A 60 miles an hour dust storm is whistling around the small Mars base, pulling at the airlock, shaking the whole station side to side and blowing over the tiny buildings with a deep rumbling sound, while the computer equipment fans quietly hum away in the background and a random bleep from one of the monitoring systems indicates that our communications channels to Earth are still down. No, this isn't a review of one of the many Mars themed games available these days, but an idea of how you might set the scene for everyone when playing one of those games, because in this article I want to talk about how you could create a thematic atmosphere when playing board games with your friends.
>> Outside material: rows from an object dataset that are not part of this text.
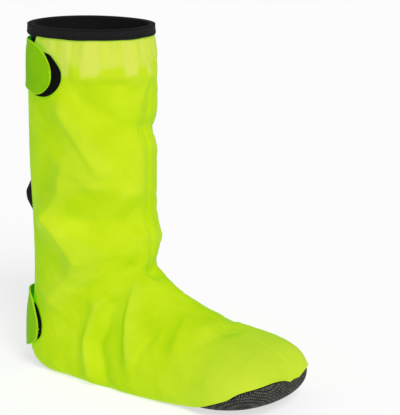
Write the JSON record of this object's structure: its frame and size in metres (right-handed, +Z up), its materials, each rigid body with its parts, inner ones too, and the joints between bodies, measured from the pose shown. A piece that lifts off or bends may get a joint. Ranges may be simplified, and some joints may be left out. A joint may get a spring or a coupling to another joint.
{
  "type": "cycling overshoe",
  "caption": "Tall waterproof overshoe for one foot, with a grip sole, an elastic-taped rim, a rear gusset and hook-and-loop closing tabs.",
  "frame": {"origin": "middle of the cover's box on the ground, under the sole", "axes": "+X towards the toe, -Y towards the outer side of the foot, +Z up"},
  "size_m": [0.3256, 0.1342, 0.378],
  "materials": {
    "coated_cloth": "fluorescent yellow-green coated polyester, faint satin sheen",
    "tab_cloth": "fluorescent green-yellow coated polyester, matt",
    "gusset_cloth": "black matt cloth",
    "grip_sole": "black matt, fine twill-like grip texture",
    "elastic_tape": "black matt knitted elastic",
    "loop_fabric": "black napped loop pile"
  },
  "bodies": {
    "root": {"lateral_panel": "coated_cloth", "medial_panel": "coated_cloth", "rear_gusset": "gusset_cloth", "sole": "grip_sole", "top_tape": "elastic_tape", "upper_tab": "tab_cloth", "lower_tab": "tab_cloth", "upper_loop_patch": "loop_fabric", "lower_loop_patch": "loop_fabric"}
  },
  "joints": []
}
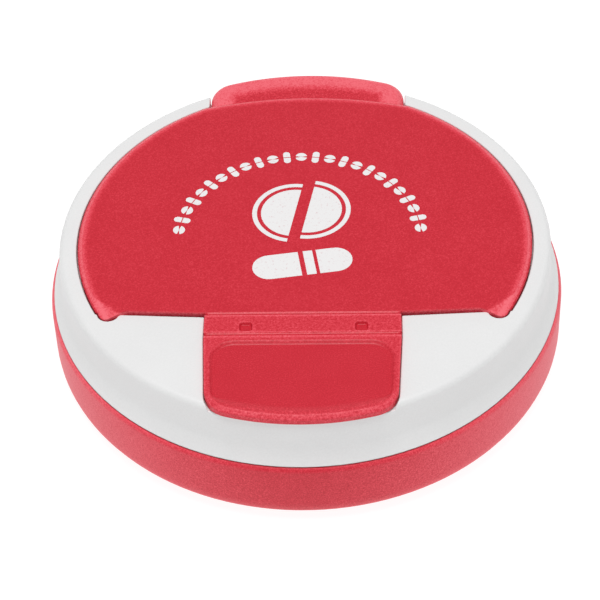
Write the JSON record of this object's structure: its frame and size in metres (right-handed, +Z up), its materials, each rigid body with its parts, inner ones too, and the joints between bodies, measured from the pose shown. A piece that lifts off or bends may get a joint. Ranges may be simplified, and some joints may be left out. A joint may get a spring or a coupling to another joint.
{
  "type": "pill splitter",
  "caption": "Round pocket pill splitter and pill box: flip-up storage lid, press flap with a steel blade over a V cradle, snap-fit two-part case.",
  "frame": {"origin": "centre of the underside, on the plane of the foot ring", "axes": "+Z up, -Y towards the press flap (front), +Y towards the lid's lift tab (back), +X to the right"},
  "size_m": [0.0754, 0.0754, 0.02],
  "materials": {
    "red_plastic": "fine spark-eroded texture, satin",
    "white_plastic": "satin",
    "blade_steel": "ground stainless steel"
  },
  "bodies": {
    "case": {"base_shell": "red_plastic", "storage_tray": "white_plastic", "pill_cradle": "white_plastic", "housing": "white_plastic", "hinge_strap": "red_plastic", "lid_hinge_web": "red_plastic", "flap_hinge_web": "red_plastic"},
    "lid": {"storage_lid": "red_plastic"},
    "flap": {"press_flap": "red_plastic", "blade_clamp": "white_plastic", "blade": "blade_steel"}
  },
  "joints": [
    {"name": "lid_hinge", "type": "hinge", "parent": "case", "child": "lid", "pos_m": [0, -0.0163, 0.01975], "axis": [1, 0, 0], "range_deg": [0, 95], "deforming": ["lid_hinge_web"]},
    {"name": "flap_hinge", "type": "hinge", "parent": "case", "child": "flap", "pos_m": [0, -0.0203, 0.01975], "axis": [-1, 0, 0], "range_deg": [0, 92], "deforming": ["flap_hinge_web"]}
  ]
}
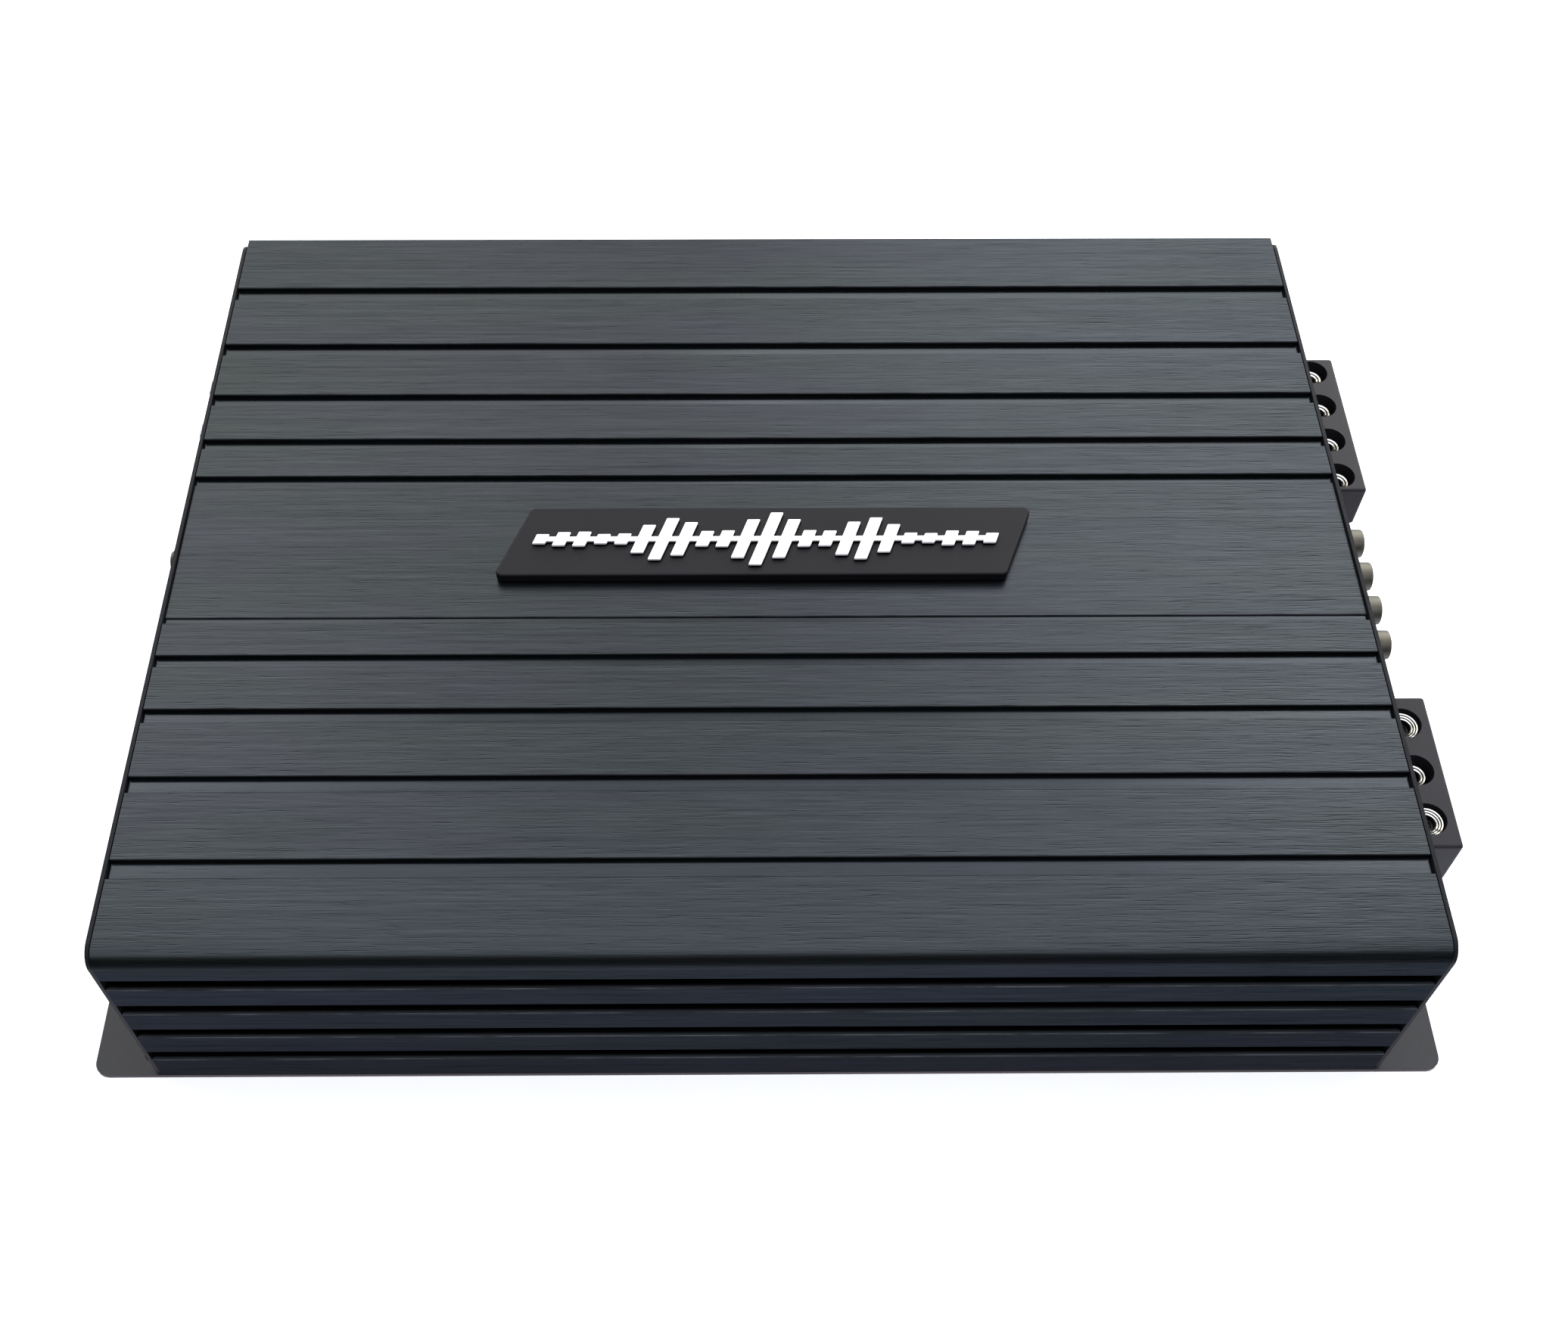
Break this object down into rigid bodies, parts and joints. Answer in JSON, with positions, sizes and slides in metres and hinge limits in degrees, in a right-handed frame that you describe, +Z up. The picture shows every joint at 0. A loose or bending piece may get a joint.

Video games do it all the time and so do many app conversions of board games. You can hear the world around you, the various sounds of wind or water, some footsteps, a few explosions and whatever else is happening, so that you are fully immersed in the action. There is usually also some sort of background music that changes as you move from scene to scene and as a calm moment turns into chaos.

Yet, tabletop games don't usually come with a soundtrack or atmospheric music out of the box, which I think is a real shame. I love immersing myself into the world of the game I'm playing, so I love having ambient background sounds to help me along.

In fact, I've created my own audio mixes for a handful of games that I used to play on my smartphone as we were playing those games at games nights. For example, for Scythe I layered bird song, mooing cows, baaing sheep, wind noise and other sounds to set the scene of the world the game is set in and then every 5 to 10 minutes added the sounds of a walking mech and some gunfire and explosions to create the illusion of a battle taking place.

Of course, these sound effects weren't in sync with the actions on the board. It was basically a one hour track that I would put on loop, but it's actually quite easy to create a custom soundboard on your smartphone and tap the relevant button to trigger the right sound based on whatever action a player takes on their turn. There are a number of apps available that do that. I can't make any recommendations here, but I'm sure you'll find something suitable if you search for them.

Another option is background music, which you could even put on top of your ambient noise. For board games based on a well-known IP, that could be a simple matter of downloading the soundtrack of the relevant film and playing it as you play the game. One person in our games group loves doing that and is always busy selecting the right track depending on what's happening in the game. The mood actually does change as the music changes.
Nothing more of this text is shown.